En vertu de la Constitution, c’est le Président qui nomme à vie les neuf juges de la Cour suprême, et il revient au Sénat de confirmer ces nominations. Quelques heures après l’annonce de la mort, dans son sommeil au Texas, du juge Scalia, Obama s’est engagé à désigner un successeur : «Je projette de remplir mes responsabilités constitutionnelles en nommant un successeur en temps voulu. J’aurai tout mon temps pour le faire, tout comme le Sénat pourra remplir ses responsabilités en auditionnant de manière juste cette personne et en votant à temps.» Anticipant l’opposition du Sénat, contrôlé par les républicains, Barack Obama a mis en garde : «Ce sont des responsabilités que je prends au sérieux, comme chacun devrait le faire. Elles dépassent un seul parti politique. Elles relèvent de la démocratie.»
«Cauchemar pour la République»
Les républicains rétorquent qu’un président en fin de mandat – même si c’est son droit – ne dispose pas de la légitimité pour effectuer une nomination aussi cruciale. Le chef de la majorité républicaine au Sénat, Mitch McConnell, n’a pas caché son intention de bloquer le processus. «Le peuple américain doit avoir son mot à dire dans le choix du prochain juge de la Cour suprême. Cette vacance ne doit pas être remplie avant que nous n’ayons un nouveau président», a-t-il martelé, avec l’espoir qu’un républicain succède à Obama.

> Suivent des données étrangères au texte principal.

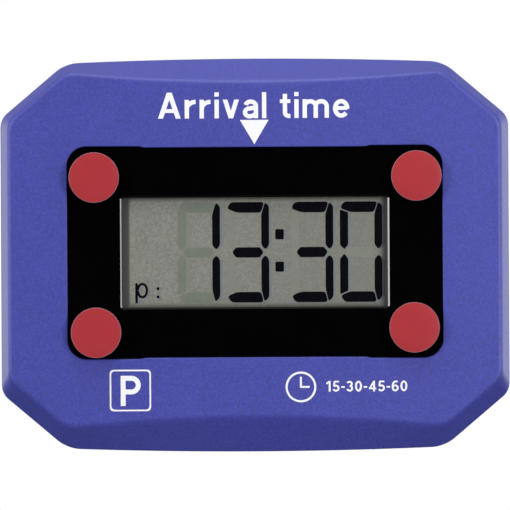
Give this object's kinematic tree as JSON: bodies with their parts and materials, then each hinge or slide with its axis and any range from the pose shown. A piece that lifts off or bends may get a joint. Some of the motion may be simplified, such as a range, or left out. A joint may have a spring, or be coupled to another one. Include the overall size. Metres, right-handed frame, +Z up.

La mort de Scalia «promet d’être un cauchemar pour la République», résume Ross Douthat, chroniqueur conservateur au New York Times. Il ajoute : «Cela augure d’une guerre sans pareille jusqu’à novembre et ajoute une couche de folie à une campagne déjà marquée par les radicaux et les démagogues.»
Dès samedi soir, les prétendants à la Maison Blanche se sont emparés du sujet. Donald Trump a appelé le Sénat à «retarder, retarder, retarder» la nomination du prochain juge. Hillary Clinton a accusé les républicains de «déshonorer la Constitution». Quant au sénateur du Texas Ted Cruz, champion de la droite religieuse, il a appelé le Sénat à «tenir et dire que nous n’abandonnerons pas la Cour suprême pour toute une génération en laissant Barack Obama nommer un autre juge de gauche».
Dans ce bras de fer annoncé, Obama – et les démocrates – a clairement la meilleure main. Si le Sénat bloque son candidat, le Président s’empressera de dénoncer l’obstructionnisme des républicains, prêts à paralyser le système pour des intérêts partisans. Pour décrédibiliser ses adversaires, il pourrait nommer un candidat progressiste modéré qui, dans un contexte différent, aurait été jugé consensuel. Parmi les noms cités, celui de Sri Srinivasan revient avec insistance. Nommé en 2013 par Barack Obama à la Cour d’appel du District of Columbia, ce juge d’origine indienne avait été confirmé à l’unanimité par le Sénat, par 97 voix contre zéro. Vu le contexte, le siège du juge Scalia devrait malgré tout rester vacant. Conséquence : la Cour suprême, qui doit statuer en juin sur des dossiers liés à l’avortement et aux mesures migratoires du Président, pourrait se retrouver paralysée.
Le décès du juge Scalia attise l’intérêt pour les élections sénatoriales, qui se tiendront le 8 novembre, le même jour que la présidentielle : 34 sièges sur 100 sont remis en jeu, dont 24 détenus par les républicains. Pour beaucoup d’observateurs, les deux partis vont utiliser la bataille autour de la Cour suprême pour électriser et mobiliser leur électorat. Dimanche sur NBC, Ted Cruz n’a pas dit autre chose : «Nous devrions faire des élections de 2016 un référendum sur la Cour suprême.»